Some of the performance results are interesting: CPU-bound applications exhibit the same performance under Win32 and OpenNT, and they run faster under OpenNT than under a traditional UNIX. Disk performance under OpenNT is close to that under UNIX. OpenNT is outperformed by Win32 on small block I/O but does better than Win32 on large blocks. Also, socket throughput seems to be the same, independent of which system is being used.

The next paper, "U/WIN ­ UNIX for Windows," was presented by David Korn from AT&T Labs. He talked about the UNIX interface layer that he wrote on top of NT and Win95. Korn said there are few if any technical reasons to move from UNIX to NT and that the main motivation for his work was to serve those people who need the large collection of existing Windows software and the more familiar GUI but still want to run their favorite UNIX applications without having to make Win32-specific changes. The result of this was U/WIN ­ a set of libraries, headers, and utilities.

According to Korn, Microsoft has made the POSIX subsystem useless because there is no way to access any other functionality in addition to the 1990 POSIX 1003.1 standard. OpenNT, which tries to enhance this subsystem, still does not allow mixing of POSIX and Win32 calls.

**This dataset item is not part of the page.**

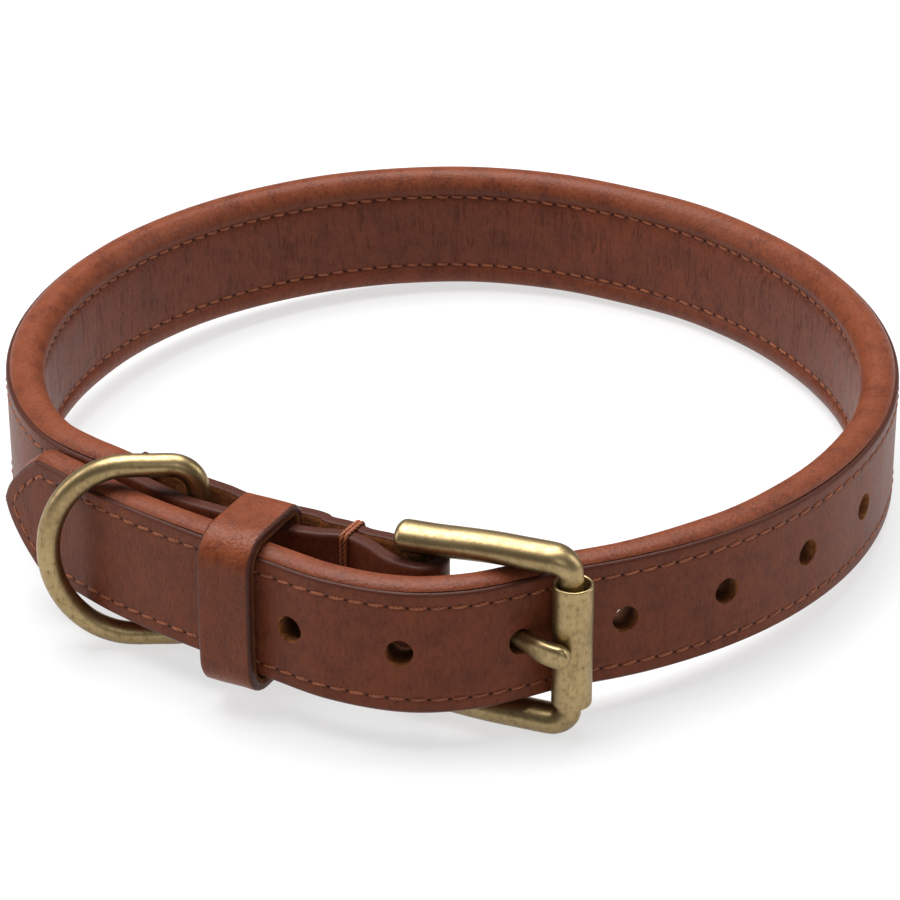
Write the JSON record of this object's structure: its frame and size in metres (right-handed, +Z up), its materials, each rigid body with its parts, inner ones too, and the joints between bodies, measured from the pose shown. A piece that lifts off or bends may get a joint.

Korn's U/WIN takes a different approach from OpenNT: he designed a UNIX interface that wraps around Win32. Thus, U/WIN consists of two DLLs (that implement the functions in sections 2 and 3 of the UNIX man pages) and a server process named UMS (which generates security tokens and keeps /etc/passwd and /etc/group consistent with the registry). UNIX applications can be linked with the libraries, and (if this step works) they can run under NT. U/WIN supports Universal Naming Conversion (UNC), fork() and exec(), special file names (e.g., /dev/null), and absolute file reference (e.g., /usr/bin). Signals are supported by having each process run a thread that waits on an event and is woken up whenever it has a signal to read. The termios interface is implemented with two threads connected via pipes to the read and write file descriptors of the process. stat() and setuid/setgid bits are stored using the multiple data streams feature of NTFS. Sockets are implemented on top of WinSock.

Some of the problems encountered while writing U/WIN were NT's filesystem naming (which does not allow certain characters in file names), the presence of special files (e.g., aux and nul), line delimiters in text files, inconsistent Win32 handle interfaces, inconsistencies in the way Win32 reports errors, etc. Korn also brought up an interesting point: if a UNIX emulation layer is considerably slower than Win32, then programmers will rewrite their applications to use the native Win32 calls, thus rendering the emulation libraries useless in the long run.

There are currently 175 UNIX tools (including yacc, lex, and make) that have been ported to NT using U/WIN. There are also a number of outstanding problems that still need to be worked out (e.g., authentication, concurrency restrictions, and permissions). Performance of U/WIN at this point is not very good. Although there is no loss in I/O performance, fork() is about three times slower than on UNIX, vfork() is about 30% slower, and file deletes are about two times slower. [Editor's note: Articles by Korn and Walli appear in this issue.]

KEYNOTE ADDRESS

Operating System Security Meets the Internet

Butler Lampson, Microsoft Corporation


Summary by George Candea

This keynote speech focused on defining what security is today, how operating systems achieve security, how networks achieve security, and how the two efforts can be put together.

Lampson pointed out from the very beginning that computer systems are as secure as real-world systems ­ neither more nor less. This translates into having good enough locks to prevent "the bad guys" from breaking in too often, having a good enough legal system that punishes "bad guys" often enough, and generally witnessing little interference with daily life. Computer users face the normal dangers of vandalism, sabotage, theft (of information, money, etc.), and loss of privacy. These plagues are typically caused by bad programs and people, where "bad" can be either hostile/malicious or buggy/careless.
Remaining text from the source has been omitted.